Happy Catholic Schools Week! I am so excited to feature three amazing Catholic educators on the blog this week!

Our first guest blogger is someone I have had the privilege of working with for 8 years at Saint Joseph’s. Esther and I met in my third summer of the PACE program at the University of Portland, which was her first summer of the same program. Her second year of teaching she moved to our school, where I was her super nervous and probably not that helpful mentor. I also take credit, although I shouldn’t, for Esther and her husband getting together. That first summer I put them together to team teach commas in my summer school class, and now they are happily married and have a beautiful daughter.

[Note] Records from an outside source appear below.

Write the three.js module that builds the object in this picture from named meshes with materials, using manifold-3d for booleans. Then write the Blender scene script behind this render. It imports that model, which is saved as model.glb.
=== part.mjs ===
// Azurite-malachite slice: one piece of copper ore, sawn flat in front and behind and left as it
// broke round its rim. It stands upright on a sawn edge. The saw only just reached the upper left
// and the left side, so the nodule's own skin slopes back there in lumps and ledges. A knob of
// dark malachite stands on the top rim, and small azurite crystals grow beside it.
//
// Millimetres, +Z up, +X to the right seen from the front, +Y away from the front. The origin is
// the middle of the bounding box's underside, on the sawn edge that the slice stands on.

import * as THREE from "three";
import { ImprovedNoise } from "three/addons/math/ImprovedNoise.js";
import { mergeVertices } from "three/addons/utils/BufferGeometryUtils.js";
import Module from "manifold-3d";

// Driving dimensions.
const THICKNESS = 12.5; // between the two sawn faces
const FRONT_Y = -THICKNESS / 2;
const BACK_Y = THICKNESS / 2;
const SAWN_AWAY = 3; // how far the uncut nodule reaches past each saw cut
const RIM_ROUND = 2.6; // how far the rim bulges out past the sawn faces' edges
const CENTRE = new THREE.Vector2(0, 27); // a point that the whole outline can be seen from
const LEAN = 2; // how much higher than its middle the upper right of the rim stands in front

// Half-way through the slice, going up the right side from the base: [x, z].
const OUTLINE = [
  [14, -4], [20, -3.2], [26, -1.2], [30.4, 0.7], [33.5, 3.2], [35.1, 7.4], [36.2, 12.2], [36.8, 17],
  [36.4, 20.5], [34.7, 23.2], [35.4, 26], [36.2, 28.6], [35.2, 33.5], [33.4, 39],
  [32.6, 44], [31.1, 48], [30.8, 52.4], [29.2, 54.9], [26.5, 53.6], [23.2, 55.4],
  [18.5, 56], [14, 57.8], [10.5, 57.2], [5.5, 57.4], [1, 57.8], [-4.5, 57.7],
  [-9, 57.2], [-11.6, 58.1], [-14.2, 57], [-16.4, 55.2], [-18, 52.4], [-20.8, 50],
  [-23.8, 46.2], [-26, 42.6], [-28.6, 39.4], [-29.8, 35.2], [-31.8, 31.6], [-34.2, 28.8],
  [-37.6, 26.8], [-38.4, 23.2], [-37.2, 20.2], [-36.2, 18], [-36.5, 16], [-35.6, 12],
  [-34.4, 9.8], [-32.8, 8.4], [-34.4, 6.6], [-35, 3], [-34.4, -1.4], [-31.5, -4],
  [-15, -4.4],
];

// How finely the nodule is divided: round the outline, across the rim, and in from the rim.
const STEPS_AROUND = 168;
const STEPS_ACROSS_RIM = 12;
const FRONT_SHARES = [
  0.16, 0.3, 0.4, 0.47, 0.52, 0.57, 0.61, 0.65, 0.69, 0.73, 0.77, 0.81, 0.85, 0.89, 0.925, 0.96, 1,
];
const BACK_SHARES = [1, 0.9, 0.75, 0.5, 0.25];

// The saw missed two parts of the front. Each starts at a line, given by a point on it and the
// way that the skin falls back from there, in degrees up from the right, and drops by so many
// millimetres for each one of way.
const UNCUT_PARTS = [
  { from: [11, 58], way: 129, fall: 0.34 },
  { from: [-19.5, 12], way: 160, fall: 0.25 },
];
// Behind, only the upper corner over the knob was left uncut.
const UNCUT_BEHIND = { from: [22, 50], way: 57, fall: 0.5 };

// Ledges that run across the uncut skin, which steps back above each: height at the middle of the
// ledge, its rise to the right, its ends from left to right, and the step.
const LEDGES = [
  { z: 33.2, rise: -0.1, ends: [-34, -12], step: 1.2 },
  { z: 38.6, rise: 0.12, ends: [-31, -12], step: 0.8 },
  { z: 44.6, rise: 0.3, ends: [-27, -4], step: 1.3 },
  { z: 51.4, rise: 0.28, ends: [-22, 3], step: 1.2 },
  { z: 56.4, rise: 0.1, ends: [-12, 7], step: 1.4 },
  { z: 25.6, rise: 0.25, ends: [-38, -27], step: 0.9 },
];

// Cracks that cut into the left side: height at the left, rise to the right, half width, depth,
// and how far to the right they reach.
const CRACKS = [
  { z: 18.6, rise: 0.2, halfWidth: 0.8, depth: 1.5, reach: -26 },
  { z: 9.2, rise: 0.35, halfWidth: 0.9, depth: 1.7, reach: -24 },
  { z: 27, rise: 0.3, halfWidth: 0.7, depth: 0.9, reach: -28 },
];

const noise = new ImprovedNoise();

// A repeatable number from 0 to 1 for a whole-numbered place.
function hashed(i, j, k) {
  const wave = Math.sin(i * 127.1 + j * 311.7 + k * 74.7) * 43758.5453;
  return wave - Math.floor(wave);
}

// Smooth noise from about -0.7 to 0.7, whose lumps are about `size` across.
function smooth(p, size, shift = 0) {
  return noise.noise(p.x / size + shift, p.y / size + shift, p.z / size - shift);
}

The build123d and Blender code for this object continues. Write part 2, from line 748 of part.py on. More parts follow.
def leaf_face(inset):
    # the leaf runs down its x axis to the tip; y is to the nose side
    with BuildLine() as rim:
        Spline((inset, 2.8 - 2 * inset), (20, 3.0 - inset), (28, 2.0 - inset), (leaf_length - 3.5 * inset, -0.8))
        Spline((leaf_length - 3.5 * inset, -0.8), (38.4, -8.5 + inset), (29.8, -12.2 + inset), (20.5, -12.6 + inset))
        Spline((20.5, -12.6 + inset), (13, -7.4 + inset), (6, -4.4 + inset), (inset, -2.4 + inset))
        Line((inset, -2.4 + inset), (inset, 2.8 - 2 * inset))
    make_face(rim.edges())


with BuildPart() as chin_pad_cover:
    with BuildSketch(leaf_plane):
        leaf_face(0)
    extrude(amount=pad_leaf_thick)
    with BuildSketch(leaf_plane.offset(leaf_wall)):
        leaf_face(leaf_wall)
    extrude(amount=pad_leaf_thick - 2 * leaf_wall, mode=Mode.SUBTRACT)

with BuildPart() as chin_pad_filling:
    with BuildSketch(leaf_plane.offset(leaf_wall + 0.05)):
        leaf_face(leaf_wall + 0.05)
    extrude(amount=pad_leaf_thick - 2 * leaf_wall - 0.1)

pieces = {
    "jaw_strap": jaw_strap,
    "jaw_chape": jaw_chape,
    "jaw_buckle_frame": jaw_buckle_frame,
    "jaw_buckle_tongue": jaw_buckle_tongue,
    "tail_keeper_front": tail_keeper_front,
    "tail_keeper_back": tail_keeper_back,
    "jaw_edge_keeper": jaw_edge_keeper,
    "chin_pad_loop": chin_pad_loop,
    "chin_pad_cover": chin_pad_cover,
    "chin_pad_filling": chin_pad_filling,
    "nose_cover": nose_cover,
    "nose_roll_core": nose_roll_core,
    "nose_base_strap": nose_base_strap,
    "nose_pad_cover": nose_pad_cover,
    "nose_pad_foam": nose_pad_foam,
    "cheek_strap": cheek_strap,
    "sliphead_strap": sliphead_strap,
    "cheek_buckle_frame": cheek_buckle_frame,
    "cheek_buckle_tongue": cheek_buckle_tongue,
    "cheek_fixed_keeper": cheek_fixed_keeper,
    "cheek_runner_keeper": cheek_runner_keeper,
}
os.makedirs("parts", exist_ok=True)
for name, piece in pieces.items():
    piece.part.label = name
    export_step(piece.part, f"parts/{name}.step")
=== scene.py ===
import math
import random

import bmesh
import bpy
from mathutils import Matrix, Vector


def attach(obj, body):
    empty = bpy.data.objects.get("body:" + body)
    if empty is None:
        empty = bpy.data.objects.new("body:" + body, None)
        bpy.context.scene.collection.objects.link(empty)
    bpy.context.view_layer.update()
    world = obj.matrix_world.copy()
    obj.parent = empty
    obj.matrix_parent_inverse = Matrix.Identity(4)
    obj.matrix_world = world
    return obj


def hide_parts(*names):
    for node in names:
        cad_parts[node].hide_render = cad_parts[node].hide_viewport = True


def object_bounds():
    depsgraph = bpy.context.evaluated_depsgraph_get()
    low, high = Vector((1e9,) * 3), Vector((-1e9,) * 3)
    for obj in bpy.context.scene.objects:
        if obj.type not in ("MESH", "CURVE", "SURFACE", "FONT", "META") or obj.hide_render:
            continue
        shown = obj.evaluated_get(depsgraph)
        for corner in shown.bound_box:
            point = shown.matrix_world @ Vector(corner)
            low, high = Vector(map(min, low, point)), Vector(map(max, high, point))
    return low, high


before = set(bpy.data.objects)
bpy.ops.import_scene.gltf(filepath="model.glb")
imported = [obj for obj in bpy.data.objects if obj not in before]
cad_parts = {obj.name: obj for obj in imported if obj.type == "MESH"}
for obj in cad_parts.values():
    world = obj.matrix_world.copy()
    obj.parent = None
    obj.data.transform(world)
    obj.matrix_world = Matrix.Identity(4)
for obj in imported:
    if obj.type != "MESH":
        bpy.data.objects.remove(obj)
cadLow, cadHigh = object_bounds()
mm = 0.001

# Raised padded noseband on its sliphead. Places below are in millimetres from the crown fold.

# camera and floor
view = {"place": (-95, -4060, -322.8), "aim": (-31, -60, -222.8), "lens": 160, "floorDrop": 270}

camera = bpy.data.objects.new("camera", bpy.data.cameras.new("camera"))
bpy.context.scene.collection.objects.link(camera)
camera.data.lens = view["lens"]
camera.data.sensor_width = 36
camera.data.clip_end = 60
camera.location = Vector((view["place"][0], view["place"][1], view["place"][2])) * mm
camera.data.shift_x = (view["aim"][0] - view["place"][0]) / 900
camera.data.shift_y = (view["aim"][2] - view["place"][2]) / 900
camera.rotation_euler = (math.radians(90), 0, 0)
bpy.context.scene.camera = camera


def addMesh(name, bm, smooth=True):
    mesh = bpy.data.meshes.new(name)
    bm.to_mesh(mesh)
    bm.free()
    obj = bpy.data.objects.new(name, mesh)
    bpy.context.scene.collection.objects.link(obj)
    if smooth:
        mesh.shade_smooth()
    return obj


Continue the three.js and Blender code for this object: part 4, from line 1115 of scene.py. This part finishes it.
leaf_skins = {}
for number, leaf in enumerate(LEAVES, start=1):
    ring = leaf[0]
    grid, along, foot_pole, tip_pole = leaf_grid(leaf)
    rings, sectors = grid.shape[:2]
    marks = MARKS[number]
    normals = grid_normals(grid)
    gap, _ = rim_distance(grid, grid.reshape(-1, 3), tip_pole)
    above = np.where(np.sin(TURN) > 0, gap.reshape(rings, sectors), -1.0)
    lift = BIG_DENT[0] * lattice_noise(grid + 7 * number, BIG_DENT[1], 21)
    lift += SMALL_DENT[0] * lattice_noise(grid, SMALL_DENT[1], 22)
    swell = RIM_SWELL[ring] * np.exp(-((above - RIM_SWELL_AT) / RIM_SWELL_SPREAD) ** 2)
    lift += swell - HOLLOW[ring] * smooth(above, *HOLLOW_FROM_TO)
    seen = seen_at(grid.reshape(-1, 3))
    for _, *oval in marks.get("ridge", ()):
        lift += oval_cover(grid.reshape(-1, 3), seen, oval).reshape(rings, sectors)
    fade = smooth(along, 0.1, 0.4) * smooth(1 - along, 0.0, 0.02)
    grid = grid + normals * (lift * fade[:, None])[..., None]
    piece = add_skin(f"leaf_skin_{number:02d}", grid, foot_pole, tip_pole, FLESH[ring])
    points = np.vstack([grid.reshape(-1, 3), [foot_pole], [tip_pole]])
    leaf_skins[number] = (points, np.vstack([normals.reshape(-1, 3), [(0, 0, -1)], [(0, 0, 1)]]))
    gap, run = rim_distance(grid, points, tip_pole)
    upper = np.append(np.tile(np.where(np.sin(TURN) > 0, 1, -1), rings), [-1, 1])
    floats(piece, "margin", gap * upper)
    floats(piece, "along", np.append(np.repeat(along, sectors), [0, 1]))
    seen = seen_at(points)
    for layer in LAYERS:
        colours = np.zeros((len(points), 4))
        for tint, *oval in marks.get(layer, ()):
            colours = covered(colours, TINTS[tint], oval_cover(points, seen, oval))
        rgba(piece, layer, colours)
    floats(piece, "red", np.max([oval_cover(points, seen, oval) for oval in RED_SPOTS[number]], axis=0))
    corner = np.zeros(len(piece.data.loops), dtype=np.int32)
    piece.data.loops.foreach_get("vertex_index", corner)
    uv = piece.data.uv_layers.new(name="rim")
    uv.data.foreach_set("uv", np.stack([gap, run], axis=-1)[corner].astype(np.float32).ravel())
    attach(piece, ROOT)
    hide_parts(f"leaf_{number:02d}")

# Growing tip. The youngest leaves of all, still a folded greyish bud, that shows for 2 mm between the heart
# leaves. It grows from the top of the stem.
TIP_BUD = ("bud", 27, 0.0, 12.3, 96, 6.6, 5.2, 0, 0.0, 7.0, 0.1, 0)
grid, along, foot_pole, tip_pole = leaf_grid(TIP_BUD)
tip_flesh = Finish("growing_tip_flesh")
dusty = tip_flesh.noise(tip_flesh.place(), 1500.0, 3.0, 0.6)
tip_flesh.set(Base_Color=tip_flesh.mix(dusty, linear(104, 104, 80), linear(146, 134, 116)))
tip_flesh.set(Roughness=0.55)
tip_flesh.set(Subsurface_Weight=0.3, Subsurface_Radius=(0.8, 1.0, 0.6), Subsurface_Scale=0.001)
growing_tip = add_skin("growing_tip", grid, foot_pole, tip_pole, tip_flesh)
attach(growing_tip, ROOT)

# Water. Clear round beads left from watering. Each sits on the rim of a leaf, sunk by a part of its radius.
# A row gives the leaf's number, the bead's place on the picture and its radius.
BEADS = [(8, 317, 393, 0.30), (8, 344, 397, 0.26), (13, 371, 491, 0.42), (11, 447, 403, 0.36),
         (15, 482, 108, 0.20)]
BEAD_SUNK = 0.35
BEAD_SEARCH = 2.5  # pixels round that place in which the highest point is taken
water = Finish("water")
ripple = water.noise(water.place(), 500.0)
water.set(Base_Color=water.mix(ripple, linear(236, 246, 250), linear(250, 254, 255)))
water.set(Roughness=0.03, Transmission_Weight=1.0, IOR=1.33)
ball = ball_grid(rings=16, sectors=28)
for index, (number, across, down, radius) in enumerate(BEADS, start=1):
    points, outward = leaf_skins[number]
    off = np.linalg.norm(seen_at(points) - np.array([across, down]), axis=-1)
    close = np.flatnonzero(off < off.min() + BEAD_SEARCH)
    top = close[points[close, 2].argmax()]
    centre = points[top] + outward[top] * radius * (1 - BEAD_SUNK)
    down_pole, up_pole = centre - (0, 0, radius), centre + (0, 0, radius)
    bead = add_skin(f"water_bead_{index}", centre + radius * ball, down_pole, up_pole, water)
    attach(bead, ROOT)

Since those early days of teaching, Esther has become a close friend and a role model to me of compassionate teaching and leadership. Here is why she loves teaching in a Catholic school in her own words:

I was first drawn to Catholic education because of the excellence in education. I found the more I worked in Catholic education, the two things I most appreciated were the ability to share my faith and the supportive community. I grew up in the Catholic faith, but I didn’t become really active in my faith until graduate school. At first I was very hesitant to pray or talk about my faith or God with the students. My thoughts would be, “Where does God fit in with math? We don’t have time for this.” As I grew in my faith, I felt God calling me more and more to share my faith. Doing so has so deeply enriched my life and the classroom environment. Each day I am also so thankful for the supportive community that will always be there to lift me up in prayer. 

Esther Seidl hails from Lexington, Kentucky. She attended undergrad at Clemson University and earned her Masters of Arts in Teaching from the University of Portland. This is her ninth year teaching middle school; she has taught mostly math but also religion, science, and history.